I ended up with 5 slot reds out of a dozen or so caught. One nice thing was that even the undersized were healthy, fat, fighting, little brutes that were in the 15-19 inch range. I know there's been plenty of fish on the bump boards shown in the reports but I posted these because I have a question. Almost every single red was the gorgeous bronze like the first two pics but the last pic puzzles me. He was the smallest of the slots and the picture doesn't really show how silver he is, he shimmered brighter than the trout. Most of the other undersized had at least some bronze to them so I wondered about this. I know the bronze has a lot to do with the tannin but you folks think he may have just been a stray and freshly wandered into Oyster? Or something genetic? I've caught plenty of light colored reds but usually they all have the same color scheme going on. If you have a thought I'd like to know please.
We called it a day at about 2:30, the sun had returned, it was getting hot, but left them still biting. All the reds except two were caught on either chartreuse gulp swimming mullet or new penny/chartreuse tail gulp mantis shrimp. The swimming mullet were either under a popping cork or on a jig head. The mantis shrimp were rigged weedless on a Tx rig and twitched along the bottom. I had caught a lady fish and remembered Tobin (troutsupport guru) mentioned a month or so ago that they were redfish candy so I cut some chunks and threw it out on a fishfinder rig while I was casting the gulp lures. I caught two on the cut bait. All the reds were released to enjoy life and hopefully make little reds someday.
The plan was to hit the water again the next morning around Turtle Bay but later that night (Monday) everything that missed us and poured on Bay City, Edna, etc., hammered down on fish camp Palacios and didn't stop. We agreed to not set the alarm and see what happens. Still coming down pretty healthy at 7:30 am so we sat under the awning, drank some coffee, and enjoyed the cool 70's weather and the scenery.
An absolutely great time with great TKF guys. The drift didn't happen but it'll be there still.
I know this has gotten long but I don't post much, got the itch to write a little, so if you want to bear with me here goes...

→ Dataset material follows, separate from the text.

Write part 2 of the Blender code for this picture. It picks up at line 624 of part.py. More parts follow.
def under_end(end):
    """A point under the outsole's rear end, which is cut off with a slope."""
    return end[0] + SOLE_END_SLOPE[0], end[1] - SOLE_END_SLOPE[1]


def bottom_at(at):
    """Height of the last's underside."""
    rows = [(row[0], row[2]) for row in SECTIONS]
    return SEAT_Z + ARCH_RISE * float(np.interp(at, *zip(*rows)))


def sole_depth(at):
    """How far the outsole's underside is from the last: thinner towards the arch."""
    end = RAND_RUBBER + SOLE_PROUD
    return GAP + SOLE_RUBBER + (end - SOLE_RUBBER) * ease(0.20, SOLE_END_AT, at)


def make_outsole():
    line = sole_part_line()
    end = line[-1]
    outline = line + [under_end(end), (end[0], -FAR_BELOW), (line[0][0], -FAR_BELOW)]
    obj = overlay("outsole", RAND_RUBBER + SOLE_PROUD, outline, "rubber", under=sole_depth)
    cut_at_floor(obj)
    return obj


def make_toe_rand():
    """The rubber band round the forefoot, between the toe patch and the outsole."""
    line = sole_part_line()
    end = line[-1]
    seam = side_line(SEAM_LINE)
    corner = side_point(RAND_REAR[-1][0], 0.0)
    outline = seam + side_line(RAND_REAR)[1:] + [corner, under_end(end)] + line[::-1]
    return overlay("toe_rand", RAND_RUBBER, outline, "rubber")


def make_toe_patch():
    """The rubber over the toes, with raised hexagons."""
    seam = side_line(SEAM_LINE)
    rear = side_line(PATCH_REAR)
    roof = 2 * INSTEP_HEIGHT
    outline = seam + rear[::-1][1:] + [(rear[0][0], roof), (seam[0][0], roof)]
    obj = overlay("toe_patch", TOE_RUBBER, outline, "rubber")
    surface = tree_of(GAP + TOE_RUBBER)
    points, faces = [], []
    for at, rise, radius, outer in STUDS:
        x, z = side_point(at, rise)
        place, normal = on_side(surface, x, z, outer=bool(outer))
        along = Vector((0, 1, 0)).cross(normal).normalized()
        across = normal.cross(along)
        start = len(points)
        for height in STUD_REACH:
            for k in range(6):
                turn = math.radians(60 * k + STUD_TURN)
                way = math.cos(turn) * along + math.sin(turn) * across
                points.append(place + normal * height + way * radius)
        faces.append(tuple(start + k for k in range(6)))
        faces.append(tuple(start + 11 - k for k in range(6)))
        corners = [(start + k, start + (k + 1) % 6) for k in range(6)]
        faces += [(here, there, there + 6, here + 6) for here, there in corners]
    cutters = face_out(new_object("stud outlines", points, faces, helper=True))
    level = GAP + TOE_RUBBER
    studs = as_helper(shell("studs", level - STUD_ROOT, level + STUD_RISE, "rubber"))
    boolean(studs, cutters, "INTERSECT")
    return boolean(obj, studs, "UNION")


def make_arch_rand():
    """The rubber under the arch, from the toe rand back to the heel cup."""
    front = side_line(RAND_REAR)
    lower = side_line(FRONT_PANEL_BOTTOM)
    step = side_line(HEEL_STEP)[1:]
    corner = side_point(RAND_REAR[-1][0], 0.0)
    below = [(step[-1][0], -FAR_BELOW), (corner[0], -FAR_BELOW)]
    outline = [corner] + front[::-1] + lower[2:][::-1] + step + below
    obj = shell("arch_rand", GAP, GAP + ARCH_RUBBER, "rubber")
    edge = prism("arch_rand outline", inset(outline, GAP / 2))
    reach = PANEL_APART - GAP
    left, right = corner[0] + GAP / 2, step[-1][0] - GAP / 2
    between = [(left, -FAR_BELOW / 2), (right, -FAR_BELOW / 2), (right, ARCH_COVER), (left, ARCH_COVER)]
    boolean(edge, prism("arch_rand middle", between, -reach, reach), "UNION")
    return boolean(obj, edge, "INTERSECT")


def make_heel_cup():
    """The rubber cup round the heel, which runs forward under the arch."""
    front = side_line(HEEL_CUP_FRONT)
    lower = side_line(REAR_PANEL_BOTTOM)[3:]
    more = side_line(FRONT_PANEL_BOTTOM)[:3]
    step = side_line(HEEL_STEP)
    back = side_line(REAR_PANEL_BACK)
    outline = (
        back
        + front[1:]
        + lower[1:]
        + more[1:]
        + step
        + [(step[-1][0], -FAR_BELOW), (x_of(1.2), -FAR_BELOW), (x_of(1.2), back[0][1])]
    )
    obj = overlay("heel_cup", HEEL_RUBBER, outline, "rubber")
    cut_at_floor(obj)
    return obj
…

Tres Palacios (the Bay of Three Palaces) is an absolutely fantastic area to fish in these shallow mid-coast bay systems. Turtle Bay, Oyster Lake, the Pilkington/Pelican Bayou, and the Palacios Bay itself has something to offer all year round. When I first found Oyster several years ago I could be out there 12-14 hrs and never see another human. In the last three years it's gotten a little busier but if I see 2 other yaks it's very surprising. Same for the other spots I mentioned but then again I do my best to stay off the water on weekends so maybe it's busier then. The drift I marked on the map is just under 10 miles as the pelican flies and kayak paddles. When you zig zag, or get a ways up into one of the marsh drains along the route it will be a 12-13 mile trip. You've got to have the wind help you unless you're some kind of paddling/peddling, out there for the health of it, kind of a yakker. I don't know many of those, but the couple I do come in from Austin in the Prius, sip wheatgrass health shakes, and have sit in's. Whatever floats your yak but in regards to that drift trip and fishing, gotta be prepared.